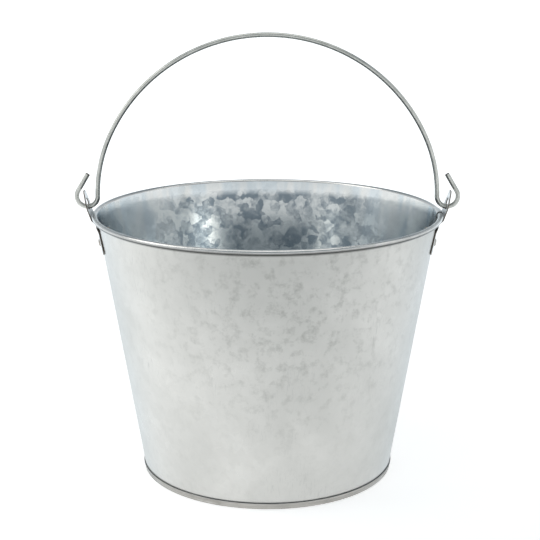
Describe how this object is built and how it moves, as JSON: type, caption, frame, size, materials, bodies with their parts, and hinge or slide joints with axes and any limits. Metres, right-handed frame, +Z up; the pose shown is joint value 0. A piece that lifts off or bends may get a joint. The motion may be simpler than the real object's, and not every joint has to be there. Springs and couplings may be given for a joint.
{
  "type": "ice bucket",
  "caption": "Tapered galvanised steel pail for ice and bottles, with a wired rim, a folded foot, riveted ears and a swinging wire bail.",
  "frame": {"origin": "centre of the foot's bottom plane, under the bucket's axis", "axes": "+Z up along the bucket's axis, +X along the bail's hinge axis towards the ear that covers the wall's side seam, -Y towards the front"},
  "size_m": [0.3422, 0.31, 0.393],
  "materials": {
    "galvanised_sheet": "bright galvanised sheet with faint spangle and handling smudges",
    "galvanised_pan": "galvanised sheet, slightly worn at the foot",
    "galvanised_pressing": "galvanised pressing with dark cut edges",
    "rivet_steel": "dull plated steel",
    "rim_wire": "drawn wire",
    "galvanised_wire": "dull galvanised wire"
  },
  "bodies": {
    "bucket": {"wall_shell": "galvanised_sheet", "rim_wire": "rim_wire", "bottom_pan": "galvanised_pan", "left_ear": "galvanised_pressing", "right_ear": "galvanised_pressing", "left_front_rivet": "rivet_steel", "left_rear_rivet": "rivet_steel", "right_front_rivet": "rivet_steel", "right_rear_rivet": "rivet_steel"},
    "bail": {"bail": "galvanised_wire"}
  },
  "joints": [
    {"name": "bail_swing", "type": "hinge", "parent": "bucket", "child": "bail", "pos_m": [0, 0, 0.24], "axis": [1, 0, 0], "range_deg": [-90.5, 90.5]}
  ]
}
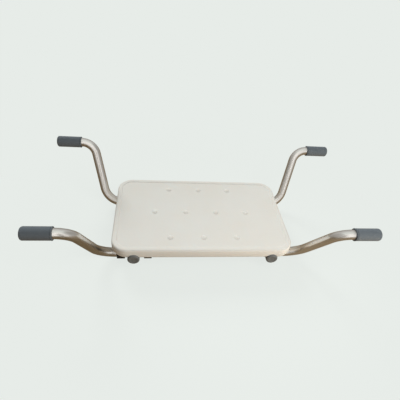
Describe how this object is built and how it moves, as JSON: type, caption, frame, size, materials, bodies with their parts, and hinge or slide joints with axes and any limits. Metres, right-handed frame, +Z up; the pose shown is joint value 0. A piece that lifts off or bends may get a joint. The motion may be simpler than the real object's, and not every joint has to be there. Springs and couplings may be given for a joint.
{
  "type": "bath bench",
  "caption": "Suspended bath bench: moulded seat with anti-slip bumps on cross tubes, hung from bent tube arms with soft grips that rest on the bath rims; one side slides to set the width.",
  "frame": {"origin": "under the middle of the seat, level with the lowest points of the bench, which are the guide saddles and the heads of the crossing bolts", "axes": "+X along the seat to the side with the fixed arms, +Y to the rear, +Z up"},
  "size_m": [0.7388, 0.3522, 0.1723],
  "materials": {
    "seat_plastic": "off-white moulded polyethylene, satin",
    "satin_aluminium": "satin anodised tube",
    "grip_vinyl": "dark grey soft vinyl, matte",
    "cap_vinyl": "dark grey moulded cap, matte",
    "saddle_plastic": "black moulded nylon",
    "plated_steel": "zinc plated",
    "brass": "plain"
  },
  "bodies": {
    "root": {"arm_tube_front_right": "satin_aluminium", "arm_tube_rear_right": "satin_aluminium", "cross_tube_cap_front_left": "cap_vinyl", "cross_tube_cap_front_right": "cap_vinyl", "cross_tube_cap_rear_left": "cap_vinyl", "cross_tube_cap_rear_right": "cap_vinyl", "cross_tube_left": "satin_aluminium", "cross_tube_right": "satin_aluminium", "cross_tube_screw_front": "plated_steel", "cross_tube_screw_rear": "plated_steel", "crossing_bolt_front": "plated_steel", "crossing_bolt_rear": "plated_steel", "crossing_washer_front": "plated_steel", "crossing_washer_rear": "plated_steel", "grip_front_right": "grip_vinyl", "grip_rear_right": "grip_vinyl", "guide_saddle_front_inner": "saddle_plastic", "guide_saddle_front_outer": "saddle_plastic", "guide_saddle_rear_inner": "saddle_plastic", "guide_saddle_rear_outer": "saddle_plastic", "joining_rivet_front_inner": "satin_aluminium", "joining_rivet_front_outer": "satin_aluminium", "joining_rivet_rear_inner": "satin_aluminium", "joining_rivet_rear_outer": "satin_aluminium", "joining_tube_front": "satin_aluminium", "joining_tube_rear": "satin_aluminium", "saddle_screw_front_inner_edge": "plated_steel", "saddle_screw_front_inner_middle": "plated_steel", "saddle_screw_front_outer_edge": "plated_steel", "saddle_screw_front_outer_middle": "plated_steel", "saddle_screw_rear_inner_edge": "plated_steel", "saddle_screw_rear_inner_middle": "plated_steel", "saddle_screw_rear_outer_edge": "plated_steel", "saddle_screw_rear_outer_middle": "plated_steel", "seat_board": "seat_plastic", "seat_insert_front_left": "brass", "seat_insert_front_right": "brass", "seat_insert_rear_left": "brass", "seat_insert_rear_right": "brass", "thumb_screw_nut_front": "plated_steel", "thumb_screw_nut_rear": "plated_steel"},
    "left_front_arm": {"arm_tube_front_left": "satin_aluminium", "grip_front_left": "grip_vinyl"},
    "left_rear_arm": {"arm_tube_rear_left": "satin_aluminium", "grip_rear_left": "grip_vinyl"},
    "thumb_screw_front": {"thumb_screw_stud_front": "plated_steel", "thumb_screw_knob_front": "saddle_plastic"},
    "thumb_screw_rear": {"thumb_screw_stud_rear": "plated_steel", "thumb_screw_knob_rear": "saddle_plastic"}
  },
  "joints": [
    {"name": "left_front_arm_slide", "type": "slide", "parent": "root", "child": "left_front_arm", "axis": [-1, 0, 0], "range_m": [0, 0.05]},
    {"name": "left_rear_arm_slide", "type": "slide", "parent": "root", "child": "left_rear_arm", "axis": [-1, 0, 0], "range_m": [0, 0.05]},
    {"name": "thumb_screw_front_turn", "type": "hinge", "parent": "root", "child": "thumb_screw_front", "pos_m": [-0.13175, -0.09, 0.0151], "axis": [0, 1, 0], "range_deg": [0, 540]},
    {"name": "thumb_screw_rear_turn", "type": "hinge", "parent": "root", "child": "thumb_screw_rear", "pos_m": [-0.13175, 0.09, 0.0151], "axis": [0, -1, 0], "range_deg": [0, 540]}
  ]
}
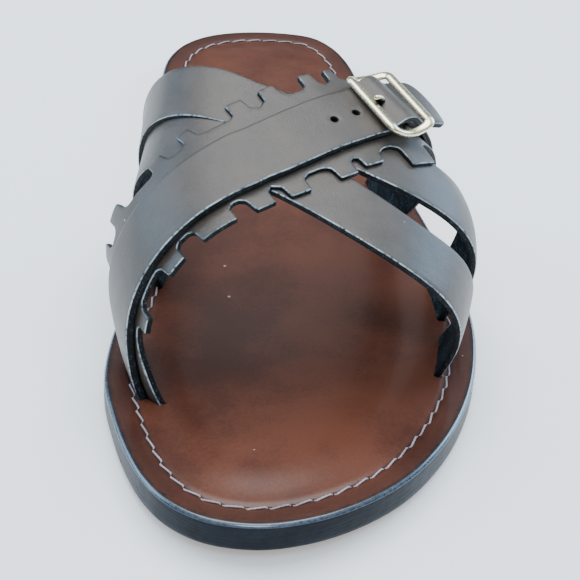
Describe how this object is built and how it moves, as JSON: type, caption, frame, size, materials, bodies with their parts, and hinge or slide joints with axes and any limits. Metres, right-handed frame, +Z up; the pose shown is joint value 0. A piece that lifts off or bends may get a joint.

■ **Aim**
Make an exact copy of the material above.

■ **Final result**
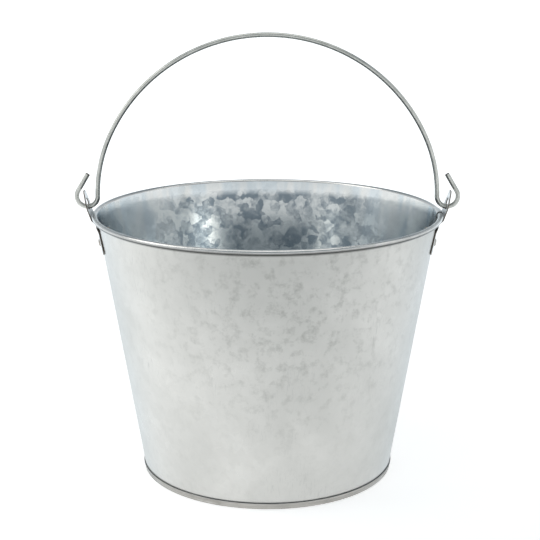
Describe how this object is built and how it moves, as JSON: type, caption, frame, size, materials, bodies with their parts, and hinge or slide joints with axes and any limits. Metres, right-handed frame, +Z up; the pose shown is joint value 0. A piece that lifts off or bends may get a joint. The motion may be simpler than the real object's, and not every joint has to be there. Springs and couplings may be given for a joint.
{
  "type": "ice bucket",
  "caption": "Tapered galvanised steel pail for ice and bottles, with a wired rim, a folded foot, riveted ears and a swinging wire bail.",
  "frame": {"origin": "centre of the foot's bottom plane, under the bucket's axis", "axes": "+Z up along the bucket's axis, +X along the bail's hinge axis towards the ear that covers the wall's side seam, -Y towards the front"},
  "size_m": [0.3422, 0.31, 0.393],
  "materials": {
    "galvanised_sheet": "bright galvanised sheet with faint spangle and handling smudges",
    "galvanised_pan": "galvanised sheet, slightly worn at the foot",
    "galvanised_pressing": "galvanised pressing with dark cut edges",
    "rivet_steel": "dull plated steel",
    "rim_wire": "drawn wire",
    "galvanised_wire": "dull galvanised wire"
  },
  "bodies": {
    "bucket": {"wall_shell": "galvanised_sheet", "rim_wire": "rim_wire", "bottom_pan": "galvanised_pan", "left_ear": "galvanised_pressing", "right_ear": "galvanised_pressing", "left_front_rivet": "rivet_steel", "left_rear_rivet": "rivet_steel", "right_front_rivet": "rivet_steel", "right_rear_rivet": "rivet_steel"},
    "bail": {"bail": "galvanised_wire"}
  },
  "joints": [
    {"name": "bail_swing", "type": "hinge", "parent": "bucket", "child": "bail", "pos_m": [0, 0, 0.24], "axis": [1, 0, 0], "range_deg": [-90.5, 90.5]}
  ]
}
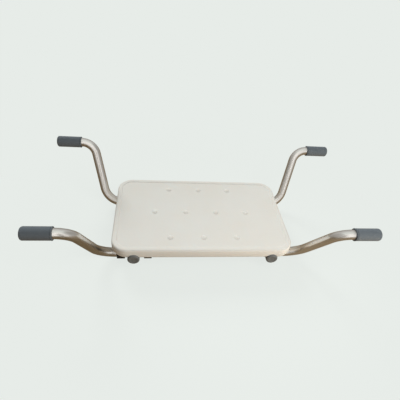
Describe how this object is built and how it moves, as JSON: type, caption, frame, size, materials, bodies with their parts, and hinge or slide joints with axes and any limits. Metres, right-handed frame, +Z up; the pose shown is joint value 0. A piece that lifts off or bends may get a joint. The motion may be simpler than the real object's, and not every joint has to be there. Springs and couplings may be given for a joint.
{
  "type": "bath bench",
  "caption": "Suspended bath bench: moulded seat with anti-slip bumps on cross tubes, hung from bent tube arms with soft grips that rest on the bath rims; one side slides to set the width.",
  "frame": {"origin": "under the middle of the seat, level with the lowest points of the bench, which are the guide saddles and the heads of the crossing bolts", "axes": "+X along the seat to the side with the fixed arms, +Y to the rear, +Z up"},
  "size_m": [0.7388, 0.3522, 0.1723],
  "materials": {
    "seat_plastic": "off-white moulded polyethylene, satin",
    "satin_aluminium": "satin anodised tube",
    "grip_vinyl": "dark grey soft vinyl, matte",
    "cap_vinyl": "dark grey moulded cap, matte",
    "saddle_plastic": "black moulded nylon",
    "plated_steel": "zinc plated",
    "brass": "plain"
  },
  "bodies": {
    "root": {"arm_tube_front_right": "satin_aluminium", "arm_tube_rear_right": "satin_aluminium", "cross_tube_cap_front_left": "cap_vinyl", "cross_tube_cap_front_right": "cap_vinyl", "cross_tube_cap_rear_left": "cap_vinyl", "cross_tube_cap_rear_right": "cap_vinyl", "cross_tube_left": "satin_aluminium", "cross_tube_right": "satin_aluminium", "cross_tube_screw_front": "plated_steel", "cross_tube_screw_rear": "plated_steel", "crossing_bolt_front": "plated_steel", "crossing_bolt_rear": "plated_steel", "crossing_washer_front": "plated_steel", "crossing_washer_rear": "plated_steel", "grip_front_right": "grip_vinyl", "grip_rear_right": "grip_vinyl", "guide_saddle_front_inner": "saddle_plastic", "guide_saddle_front_outer": "saddle_plastic", "guide_saddle_rear_inner": "saddle_plastic", "guide_saddle_rear_outer": "saddle_plastic", "joining_rivet_front_inner": "satin_aluminium", "joining_rivet_front_outer": "satin_aluminium", "joining_rivet_rear_inner": "satin_aluminium", "joining_rivet_rear_outer": "satin_aluminium", "joining_tube_front": "satin_aluminium", "joining_tube_rear": "satin_aluminium", "saddle_screw_front_inner_edge": "plated_steel", "saddle_screw_front_inner_middle": "plated_steel", "saddle_screw_front_outer_edge": "plated_steel", "saddle_screw_front_outer_middle": "plated_steel", "saddle_screw_rear_inner_edge": "plated_steel", "saddle_screw_rear_inner_middle": "plated_steel", "saddle_screw_rear_outer_edge": "plated_steel", "saddle_screw_rear_outer_middle": "plated_steel", "seat_board": "seat_plastic", "seat_insert_front_left": "brass", "seat_insert_front_right": "brass", "seat_insert_rear_left": "brass", "seat_insert_rear_right": "brass", "thumb_screw_nut_front": "plated_steel", "thumb_screw_nut_rear": "plated_steel"},
    "left_front_arm": {"arm_tube_front_left": "satin_aluminium", "grip_front_left": "grip_vinyl"},
    "left_rear_arm": {"arm_tube_rear_left": "satin_aluminium", "grip_rear_left": "grip_vinyl"},
    "thumb_screw_front": {"thumb_screw_stud_front": "plated_steel", "thumb_screw_knob_front": "saddle_plastic"},
    "thumb_screw_rear": {"thumb_screw_stud_rear": "plated_steel", "thumb_screw_knob_rear": "saddle_plastic"}
  },
  "joints": [
    {"name": "left_front_arm_slide", "type": "slide", "parent": "root", "child": "left_front_arm", "axis": [-1, 0, 0], "range_m": [0, 0.05]},
    {"name": "left_rear_arm_slide", "type": "slide", "parent": "root", "child": "left_rear_arm", "axis": [-1, 0, 0], "range_m": [0, 0.05]},
    {"name": "thumb_screw_front_turn", "type": "hinge", "parent": "root", "child": "thumb_screw_front", "pos_m": [-0.13175, -0.09, 0.0151], "axis": [0, 1, 0], "range_deg": [0, 540]},
    {"name": "thumb_screw_rear_turn", "type": "hinge", "parent": "root", "child": "thumb_screw_rear", "pos_m": [-0.13175, 0.09, 0.0151], "axis": [0, -1, 0], "range_deg": [0, 540]}
  ]
}
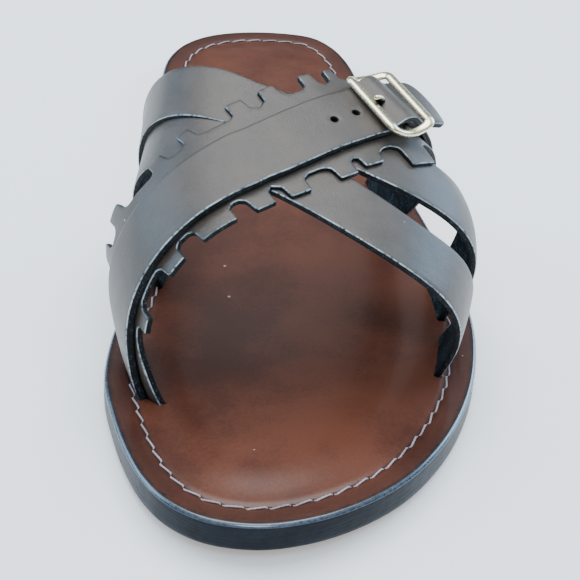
Describe how this object is built and how it moves, as JSON: type, caption, frame, size, materials, bodies with their parts, and hinge or slide joints with axes and any limits. Metres, right-handed frame, +Z up; the pose shown is joint value 0. A piece that lifts off or bends may get a joint.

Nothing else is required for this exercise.